Но хватит о Болонье. Проживши там три года, я вернулся домой: о том доме говорю, что, взамен отнятого на Арно, даровала мне судьба – да будет она всегда благосклонной! – на берегах бурной Роны. Многим представлялось место это ужасным, и более всех мне, но не столько само по себе, сколько из-за грязи и подлости, в нем со всего света собравшимся. Теперь же, с течением времени, стало оно и того хуже, и отрицать это осмелится лишь самый бесстыдный лжец. Вот насколько былое его представляется счастливее настоящего! Чтобы не задерживаться на частностях, скажу, что хоть и никогда не видывали ни веры, ни милосердия и, говоря словами, сказанными о Ганнибале: "ничего истинного, ничего святого, ни страха перед богами, ни верности клятвам, ни уважения к святыням" – в краю, который выбор папы должен был превратить в твердыню благочестия, но всегда было там, куда ни кинь взгляд, спокойно и безопасно.

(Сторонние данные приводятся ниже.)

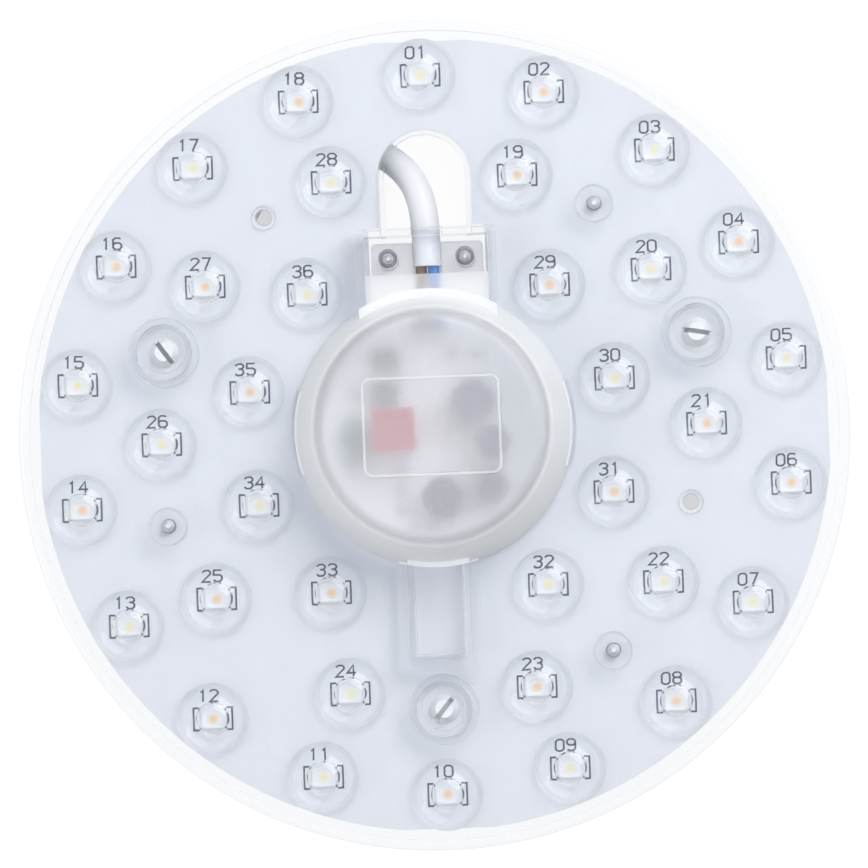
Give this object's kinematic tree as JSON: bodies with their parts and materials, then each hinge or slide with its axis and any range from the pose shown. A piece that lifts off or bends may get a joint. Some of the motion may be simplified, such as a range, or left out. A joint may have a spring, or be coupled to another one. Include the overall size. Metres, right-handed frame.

Так глубоко ныне кануло все это, что город душится невиданным доселе ярмом налогов, из страха перед врагами пришлось окружить его новыми стенами, и где ночами все было открыто, теперь среди бела дня охранять доступ к воротам. Но, не найдя помощи в оружии и крепких стенах, стали пытаться купить спасение золотом и молитвами. И промысел Божий вижу я в том, что наместник Его со своими присными сердцем к законной супруге повлеклись, коей столь долго пренебрегали. Сия ли причина, врожденная ли добродетель, но знаешь ты, что свершилось это с папой; упорных же уломает Господь или смерть, за что, как кажется, она уже взялась. Вообще же, коли зло причинено голове, то терпеливей снесут его члены, и нечего удивляться, что почтение к далекому папе не может обуздать тех, кого и папская близость не сдерживала. А впрочем, никакая закоренелая привычка ко злу нового добра не отринет, и в души неустойчивые можно заронить стремление повернуть вспять; сейчас же земля эта кишит бесчинствами.